(First appeared in the Huffington Post on October 10, 2012)

"Give me my Adderall!" Matthew, a 15-year-old patient of mine, recently demanded of his parents. When they refused, Matthew slashed his left wrist with a box cutter. His parents called the police and he was taken to the county hospital emergency room for evaluation and possible admission to the psychiatric ward. His parents had withheld the medication for Matt's purported attention deficit disorder (ADD) because they hadn't liked the side effects of irritability and anger they had associated with their son's use of the medication.


Matthew was enraged. His parents had taken away his cell phone and all access to the Internet because they felt he was making no effort at all early in his sophomore year in high school, either in class or in doing homework. Matthew felt he "couldn't" do his work without the medication and didn't think his mood on the medicine was a major problem. He and his parents had been arguing about his restrictions when, in essence, Matthew had a temper tantrum, threatening to cut himself. When his parents held firm, he injured himself with a dramatic act but fortunately made only superficial lacerations to his wrist.

I've witnessed many other dramas in my 34 years as a behavioral pediatrician and family therapist, but Matthew's recent episode epitomized for me a tectonic shift in the way adolescents view psychiatric drugs, especially the performance-enhancing stimulants (Adderall, Ritalin, Concerta, etc.). As recently as 15 years ago, I had a difficult time convincing young to mid-adolescents to try any psychiatric drug: Prozac, Adderall, whatever. I used to share my frustration with parents that their child was refusing my medications but was quite ready to self-medicate with marijuana, alcohol or other illegally-obtained substances. But with teenagers now insisting on pharmaceuticals as solutions to their problems, I wonder if that's really making progress.

While there could be multiple reasons for their problems, these days I've noticed teenagers regularly telling their parents they "can't" concentrate on school or homework and asking for medication. Ironically, it's their parents who have become more uneasy or reluctant to immediately give their children stimulants (amphetamines or some variation of them) to improve their school performance or behavior at home.

Some parents are understandably worried about side effects or the risks of addiction and abuse. Actually, most children (and people) can tolerate the side effects (if any) to the stimulants. Used properly (in my practice parents are entirely in charge of these drugs), the risk of physical addiction is close to if not zero. But many parents are also concerned about Adderall's "quick fix" nature of the teens' solution to their problems.

Adderall improves anyone's performance on boring and repetitive tasks. It will not make someone smarter. Indeed, despite decades of use, evidence that long-term learning or grades improve is absent to scant. Most consistently, it does give someone the sense that they are doing better and therefore often improves motivation. The work gets done. However, inconsistently or unmotivated naturally-distracted teenagers learn nothing about how to make themselves do the uninteresting or challenging tasks necessary to grow to be mature adults.
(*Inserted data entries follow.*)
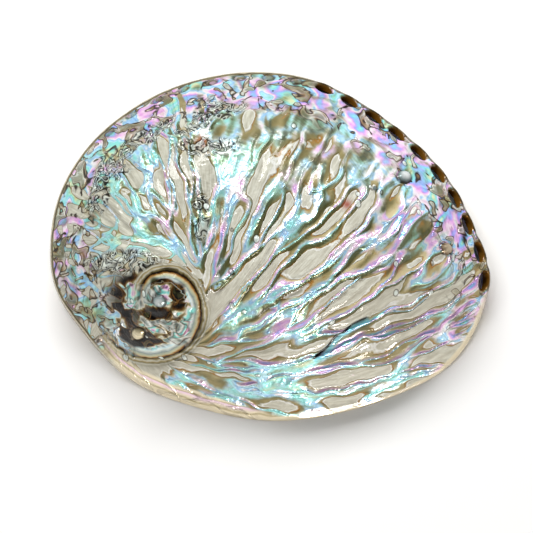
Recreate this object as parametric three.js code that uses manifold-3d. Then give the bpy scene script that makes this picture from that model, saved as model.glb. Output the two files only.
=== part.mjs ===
// An abalone shell, one grown piece, lying on its rim with the domed outside up.
// Millimetres, +Z up, +X along the shell's length, the rim's flat face on z = 0.
//
// The outside is a low dome over the plan outline. On one side it falls in a gentle slope to the
// growing lip. On the other it turns over at the keel, where the row of breathing holes runs, into
// a steep wall. The spire lies off centre, wound by a spiral groove, the suture. The inside is the
// same dome one wall smaller, with the shelf of the inner lip along the rim under the keel.

import * as THREE from 'three';
import { mergeVertices } from 'three/addons/utils/BufferGeometryUtils.js';
import Module from 'manifold-3d';

// ---------------------------------------------------------------- driving dimensions

// Plan outline of the rim, anticlockwise from the right-hand end, about the middle of the shell.
const OUTLINE = [
  [74.8, -13],
  [69.5, 6],
  [58.5, 25.5],
  [37.5, 44.5],
  [15, 56.5],
  [-7, 59.3],
  [-29, 55.4],
  [-46.5, 47],
  [-62.5, 33],
  [-73, 13],
  [-73.6, -13],
  [-64, -29],
  [-48, -45],
  [-24, -55],
  [3, -59.3],
  [36.5, -53],
  [63, -38.5],
];

const HEIGHT = 44;            // top of the dome above the rim
const WALL = 4.2;             // thickness of the shell at the top of the dome
const RIM = 2.8;              // width of the rim at the growing lip

// A section from the top of the dome outwards: level at the top, falling at a steady slope where
// it meets the keel or the lip. The pulls say how far each end bends the curve.
const DOME = { slope: 48, topPull: 0.55, edgePull: 0.36 };

// The keel and the wall under it face one way and fade out on both sides of it.
const KEEL = { direction: 100, height: 16, overhang: 2, fadesFrom: 0.08, fadesTo: 0.55 };

// The shelf of the inner lip, widest beside the spire, hollowed out above.
const SHELF = { direction: 130, width: 8, rise: 9 };

// The spire, and the suture that winds clockwise out of it as a logarithmic spiral. Depth and
// width are parts of the spiral's own radius. It runs out between two turns past its top.
const SPIRE = { x: -35, y: -20.7, lift: 4.5, reach: 13 };
const SUTURE = { start: 9.3, growth: 0.204, depth: 0.15, width: 0.15, arms: 3 };
const SUTURE_END = { from: 3.9, to: 4.5 };

// The breathing holes follow the keel from the growing lip, one every pitch, getting smaller.
// Their middles lie a little inwards of the keel, up the slope of the dome.
const HOLES = {
  count: 10, pitch: 10.2, length: 7, width: 5.8, shrink: 0.02, depth: 14, inwards: 2.5,
};

const OUTSIDE_RINGS = 28;
const INSIDE_RINGS = 17;
const HOLE_SIDES = 14;
const BELOW = 3;              // how far the tool for the hollow reaches below the rim
const SHELL_COLOR = 0xbfc4b4;

// ---------------------------------------------------------------- shape of the surfaces

const outline = new THREE.CatmullRomCurve3(
  OUTLINE.map(([x, y]) => new THREE.Vector3(x, y, 0)),
  true,
  'centripetal',
);
outline.arcLengthDivisions = 2000;

const fall = new THREE.Vector2(1, 0).rotateAround(
  new THREE.Vector2(),
  -THREE.MathUtils.degToRad(DOME.slope),
);

/** How far a plan direction belongs to one side of the shell: 1 facing it, 0 facing away. */
function facing(point, degrees) {
  return 0.5 + 0.5 * Math.cos(Math.atan2(point.y, point.x) - THREE.MathUtils.degToRad(degrees));
}

/** The point of a section where the dome ends, at the keel or on the lip. */
function keelPoint(edge, radius) {
  const strength = THREE.MathUtils.smoothstep(
    facing(edge, KEEL.direction),
    KEEL.fadesFrom,
    KEEL.fadesTo,
  );
  return new THREE.Vector2(radius - KEEL.overhang * strength, KEEL.height * strength);
}

/** The section of a dome in one plan direction, as points from its top to its rim. */
function sectionPoints(edge, radius, height, shelf, steps) {
  const keel = keelPoint(edge, radius);
  const beforeKeel = keel.clone().addScaledVector(fall, -DOME.edgePull * radius);
  const pastKeel = keel.clone().addScaledVector(fall, (radius - keel.x) / fall.x);
  const path = new THREE.Path().moveTo(0, height);
  path.bezierCurveTo(DOME.topPull * radius, height, beforeKeel.x, beforeKeel.y, keel.x, keel.y);
  path.quadraticCurveTo(pastKeel.x, pastKeel.y, radius, 0);
  return path.getSpacedPoints(steps).map((point) => {
    point.x -= shelf * Math.max(0, 1 - point.y / SHELF.rise) ** 2;
    return point;
  });
}

/** Rise or fall of the surface, at a plan point, that the spire and its suture add to the dome. */
function spireRelief(x, y) {
  const fromSpire = Math.hypot(x - SPIRE.x, y - SPIRE.y);
  const bearing = Math.PI / 2 - Math.atan2(y - SPIRE.y, x - SPIRE.x);
  const turn = THREE.MathUtils.euclideanModulo(bearing, 2 * Math.PI);
  const running = 1 - THREE.MathUtils.smoothstep(turn, SUTURE_END.from, SUTURE_END.to);
  let relief = SPIRE.lift * Math.exp(-((fromSpire / SPIRE.reach) ** 2));
  for (let arm = 0; arm < SUTURE.arms; arm += 1) {
    const radius = SUTURE.start * Math.exp(SUTURE.growth * (turn - 2 * Math.PI * arm));
    const across = (fromSpire - radius) / (SUTURE.width * radius);
    const strength = arm === 0 ? running : 1;
    relief -= strength * SUTURE.depth * radius * Math.exp(-(across ** 2));
  }
  return relief;
}

/** Triangles between a ring of 6 (n - 1) points and the ring of 6 n points round it. */
function ringTriangles(inner, outer) {
  const triangles = [];
  const side = outer.length / 6;
  for (let sector = 0; sector < 6; sector += 1) {
    for (let step = 0; step < side; step += 1) {
      const a = inner[(sector * (side - 1) + step) % inner.length];
      const b = outer[sector * side + step];
      const c = outer[(sector * side + step + 1) % outer.length];
      triangles.push(a, b, c);
      if (step < side - 1) {
        const d = inner[(sector * (side - 1) + step + 1) % inner.length];
        triangles.push(a, c, d);
      }
    }
  }
  return triangles;
}

/** A closed dome: rings of 6, 12, 18... points from the top to the edge, a skirt and a flat base. */
function domeGeometry({ rings, height, inset, shelfWidth, below }) {
  const positions = [];
  const triangles = [];
  const addPoint = (x, y, z) => {
    positions.push(x, y, z);
    return positions.length / 3 - 1;
  };
  let ringBefore = [addPoint(0, 0, height + spireRelief(0, 0))];
  for (let ring = 1; ring <= rings; ring += 1) {
    const points = [];
    for (let step = 0; step < 6 * ring; step += 1) {
      const edge = outline.getPointAt(step / (6 * ring));
      const shelf = shelfWidth * facing(edge, SHELF.direction) ** 3;
      const section = sectionPoints(edge, edge.length() - inset, height, shelf, rings)[ring];
      const { x, y } = edge.setLength(section.x);
      const nearRim = Math.min(1, section.y / SHELF.rise);
      points.push(addPoint(x, y, section.y + nearRim * spireRelief(x, y)));
    }
    triangles.push(...ringTriangles(ringBefore, points));
    ringBefore = points;
  }
  const foot = ringBefore.map((rim) => addPoint(positions[3 * rim], positions[3 * rim + 1], -below));
  const middle = addPoint(0, 0, -below);
  ringBefore.forEach((rim, step) => {
    const next = (step + 1) % foot.length;
    if (below > 0) {
      triangles.push(rim, foot[step], foot[next], rim, foot[next], ringBefore[next]);
    }
    triangles.push(foot[step], middle, foot[next]);
  });
  const geometry = new THREE.BufferGeometry();
  geometry.setAttribute('position', new THREE.Float32BufferAttribute(positions, 3));
  geometry.setIndex(triangles);
  return geometry;
}

/** A point of the keel, a distance along the rim from the right-hand end, before it is centred. */
function alongKeel(distance) {
  const edge = outline.getPointAt(distance / outline.getLength());
  const keel = keelPoint(edge, edge.length());
  return edge.setLength(keel.x).setZ(keel.y);
}

/** A breathing hole's tool: an oval rod that stands square to the dome beside the keel. */
function holeGeometry(index) {
  const distance = HOLES.pitch * index;
  const centre = alongKeel(distance);
  const forwards = alongKeel(distance + 1).sub(centre).normalize();
  const outwards = new THREE.Vector3(centre.x, centre.y, 0).setLength(fall.x).setZ(fall.y);
  centre.addScaledVector(outwards, -HOLES.inwards);
  const normal = outwards.cross(forwards).normalize();
  const across = normal.clone().cross(forwards);
  const size = 1 - HOLES.shrink * index;
  const place = new THREE.Matrix4().makeBasis(
    across.multiplyScalar((size * HOLES.width) / 2),
    normal,
    forwards.multiplyScalar((size * HOLES.length) / 2),
  );
  const rod = new THREE.CylinderGeometry(1, 1, HOLES.depth, HOLE_SIDES);
  return rod.applyMatrix4(place.setPosition(centre));
}

// ---------------------------------------------------------------- the solid

const wasm = await Module();
wasm.setup();

/** A closed geometry as a solid that can be cut. */
function toSolid(geometry) {
  geometry.deleteAttribute('normal');
  geometry.deleteAttribute('uv');
  const merged = mergeVertices(geometry, 1e-5);
  return new wasm.Manifold(new wasm.Mesh({
    numProp: 3,
    vertProperties: new Float32Array(merged.attributes.position.array),
    triVerts: new Uint32Array(merged.index.array),
  }));
}

/** A solid as a geometry again. */
function toGeometry(solid) {
  const mesh = solid.getMesh();
  const geometry = new THREE.BufferGeometry();
  geometry.setAttribute('position', new THREE.Float32BufferAttribute(mesh.vertProperties, 3));
  geometry.setIndex(new THREE.Uint32BufferAttribute(mesh.triVerts, 1));
  geometry.computeVertexNormals();
  return geometry;
}

/** Moves a geometry so that the middle of its box is over the origin and its rim is on z = 0. */
function centred(geometry) {
  geometry.computeBoundingBox();
  const middle = geometry.boundingBox.getCenter(new THREE.Vector3());
  return geometry.translate(-middle.x, -middle.y, -geometry.boundingBox.min.z);
}

function shellGeometry() {
  const outside = toSolid(domeGeometry({
    rings: OUTSIDE_RINGS, height: HEIGHT, inset: 0, shelfWidth: 0, below: 0,
  }));
  const hollow = toSolid(domeGeometry({
    rings: INSIDE_RINGS, height: HEIGHT - WALL, inset: RIM, shelfWidth: SHELF.width, below: BELOW,
  }));
  let solid = outside.subtract(hollow);
  for (let index = 0; index < HOLES.count; index += 1) {
    solid = solid.subtract(toSolid(holeGeometry(index)));
  }
  return centred(toGeometry(solid));
}

const shell = new THREE.Mesh(
  shellGeometry(),
  new THREE.MeshStandardMaterial({ color: SHELL_COLOR, roughness: 0.2, metalness: 0.2 }),
);
shell.name = 'shell';

const abalone = new THREE.Group();
abalone.add(shell);

export default abalone;
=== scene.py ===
"""A polished abalone shell, lying on its rim with the domed outside up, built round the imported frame.

The shell is one closed mesh. Its outside and its inside are the two surfaces of the CAD solid,
worked out again on a fine grid and given folds, pits, pearls and a wound spire. Lengths are in
millimetres until the mesh is made, in metres.
"""

import math

import bmesh
import bpy
import numpy as np
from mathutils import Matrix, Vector
from mathutils.bvhtree import BVHTree
from mathutils.kdtree import KDTree


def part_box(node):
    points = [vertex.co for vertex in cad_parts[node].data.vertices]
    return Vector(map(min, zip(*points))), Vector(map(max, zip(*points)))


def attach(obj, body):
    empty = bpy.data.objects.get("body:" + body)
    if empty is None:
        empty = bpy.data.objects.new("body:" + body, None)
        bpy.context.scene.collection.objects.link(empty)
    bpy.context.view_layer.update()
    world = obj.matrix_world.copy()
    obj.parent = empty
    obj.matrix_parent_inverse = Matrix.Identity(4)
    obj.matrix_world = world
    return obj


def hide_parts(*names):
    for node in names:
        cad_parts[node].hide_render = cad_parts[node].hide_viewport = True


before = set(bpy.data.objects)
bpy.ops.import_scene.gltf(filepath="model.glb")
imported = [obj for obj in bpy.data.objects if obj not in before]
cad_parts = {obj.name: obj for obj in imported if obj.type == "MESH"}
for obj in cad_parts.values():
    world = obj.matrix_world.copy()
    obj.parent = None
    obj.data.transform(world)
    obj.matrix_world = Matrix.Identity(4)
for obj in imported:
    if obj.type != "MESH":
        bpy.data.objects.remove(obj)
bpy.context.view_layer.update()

MM = 0.001

# ---------------------------------------------------------------- the shell's dimensions, in mm
# They repeat the CAD part's, whose source isn't there to be read. Its outline comes from the frame.

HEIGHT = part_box("shell")[1].z / MM
WALL = 4.2
RIM = 2.8

DOME_SLOPE = math.radians(48)
DOME_TOP_PULL = 0.55
DOME_EDGE_PULL = 0.36
DOME_BULGE = 1.06          # how much longer the dome's curve is than its chord

KEEL_DIRECTION = math.radians(100)
KEEL_HEIGHT = 16
KEEL_OVERHANG = 2
KEEL_FADES = (0.08, 0.55)

SHELF_DIRECTION = math.radians(130)
SHELF_WIDTH = 8
SHELF_RISE = 9

SPIRE = np.array([-35, -20.7])
SPIRE_LIFT = 4.5
SPIRE_REACH = 13
SPIRE_OPEN = 20            # how far its colours reach on the side where it runs into the whorl
SUTURE_START = 9.3
SUTURE_GROWTH = 0.204
SUTURE_DEPTH = 0.15
SUTURE_WIDTH = 0.15
SUTURE_ARMS = 3
SUTURE_ENDS = (3.9, 4.5)
SUTURE_GROUND = 2.5        # how far before its outermost turn the suture is ground away

HOLE_COUNT = 10
HOLE_PITCH = 10.2
HOLE_LENGTH = 7
HOLE_WIDTH = 5.8
HOLE_SHRINK = 0.02
HOLE_DEPTH = 14
HOLE_INWARDS = 2.5
FIRST_HOLE = math.atan2(-13, 74.8)
KEEL_STEPS = 2000          # steps round half the rim, along which the holes are measured off
SEALED_COUNT = 8
HOLE_FLARE = 0.06          # how much wider a hole is at its outer end, and narrower within

# ---------------------------------------------------------------- small maths

FAR_OFF = 1e3              # further than anything, where the nearest of several is looked for
SMALLEST = 0.01            # stands in for no distance where something is divided by it
TINY = 1e-6                # and for no length of the wall
LATTICE_PRIMES = (73856093, 19349663, 83492791)
MIXING_PRIMES = (1274126177, 2246822519)
NOISE_GAIN = 1.6           # brings the noise to a range of about -1 to 1


def smoothstep(value, start, end):
    """0 before start, 1 after end, smooth between them. The start may be above the end."""
    t = np.clip((value - start) / (end - start), 0, 1)
    return t * t * (3 - 2 * t)


def bell(distance, width):
    """1 at no distance, falling off smoothly."""
    return np.exp(-((distance / width) ** 2))


def bell_at(distance, middle, width):
    """1 at the middle, falling off smoothly both ways."""
    return bell(distance - middle, width)


def unit_vectors(angle):
    """The plan vectors of length 1 that point at the angles."""
    return np.stack([np.cos(angle), np.sin(angle)], -1)


def lattice_random(ix, iy, seed):
    """A repeatable number from 0 to 1 for each lattice corner."""
    for_x, for_y, for_seed = LATTICE_PRIMES
    first, second = MIXING_PRIMES
    mixed = (ix * for_x) ^ (iy * for_y) ^ (seed * for_seed)
    mixed = ((mixed ^ (mixed >> 13)) * first) & 0xFFFFFFFF
    mixed = ((mixed ^ (mixed >> 16)) * second) & 0xFFFFFFFF
    return (mixed & 0xFFFF) / 0xFFFF


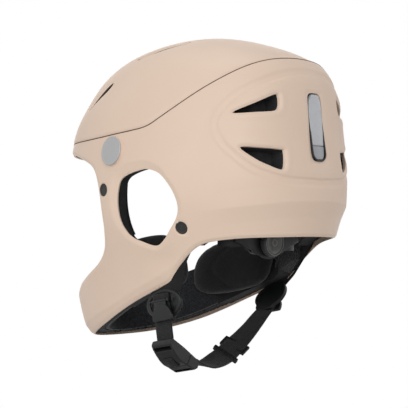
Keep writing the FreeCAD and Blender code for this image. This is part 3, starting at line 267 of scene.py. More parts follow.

Undoubtedly some will say "Well that's exactly what teenage ADD is -- difficulty making yourself do something you're not interesting in!" Indeed, it's impossible to distinguish the behavioral symptoms of ADD from those of an inconsistently or unmotivated adolescent. There is no blood test or brain scan for ADD or for any psychiatric disorder for that matter. Nevertheless, doctors do seem more ready to offer these drugs to all people. What have changed are the teens' attitudes toward these meds. They want them and ask for them.

While not worrying about physical addiction, I've seen psychological addiction and dependency in teenagers for Adderall. Also, teens in high school and college students are increasingly obtaining the drug illegally (mostly from friends who've gotten prescriptions from their doctors). Some colleges report 35 percent of the students have tried Adderall-type drugs for studying or getting high (remember, it is amphetamine). For subgroups, like fraternity or sorority seniors, rates have been estimated as high as 80 percent. Used improperly or unsupervised, serious abuse and addiction can occur. Additionally, these drugs can be a pathway to the misuse and abuse of other prescription medications like Oxycontin and street drugs like methamphetamine.

There's certainly a place for these medications in the treatment of ADD. But I think we've done too good a job of "selling" ADD and Adderall as the answer to many teenagers who are in a normative struggle toward maturity. Unfortunately, there are few cultural influences strong enough to the counter the power of the medical-pharmaceutical industry that successfully brought our country's attention to the problems of attention. "Just say 'No'" didn't work with street drugs. Sadly, it's unlikely to work with ADD drugs like Adderall as well.